I entered the contract market three years ago. At that time, I had 8,000 yuan in my pocket, thinking I had discovered some kind of wealth code. But what happened? After three days, my account was down to two digits. Over the next six months, I was liquidated a total of 30 times. The worst moment was when I only had enough money left to buy a bowl of instant noodles to get by.
A few days ago, a friend named Awei came to me and said he wanted to make a big move in contracts with 5,000 yuan. I had a bad premonition at that moment. Sure enough, 72 hours later, he came to me crying, saying he might not be cut out for this. Seeing his disappointed look, I remembered my own past.

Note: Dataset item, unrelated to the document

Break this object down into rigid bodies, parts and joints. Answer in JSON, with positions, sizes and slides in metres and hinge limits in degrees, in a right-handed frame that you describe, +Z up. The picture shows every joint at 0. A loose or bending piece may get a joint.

Today, I don’t want to talk about any money-making secrets. I just want to honestly share the lessons I’ve learned from losing over the years.
**1. Your understanding of contracts might be completely wrong**
Many people think that contract trading is just guessing whether prices will go up or down—win if you guess right, lose if you guess wrong. But in reality, it’s a game of probability that requires a methodology, not luck.
The biggest pitfall is leverage. Newcomers all want to use high leverage to turn things around quickly, not realizing that a 10x leverage means that a 10% price move in the opposite direction can wipe out your account directly. Going higher? The results will only be worse.
There’s also an invisible factor that can eat away at your principal—fees, spreads, and funding rates. I’ve calculated that if you trade frequently every day, just the fees can consume over 30% of your principal in a year. This explains why some people, even when they see the market correctly, still end up losing money in the end.
**2. Why do most people get stuck in the same place**
The common problem among beginners is a lack of respect for risk. When they see a certain coin’s price rise, they get impulsive and go all-in, often adding leverage. When the market reverses, they suddenly realize how serious the problem is—but by then, it’s already too late.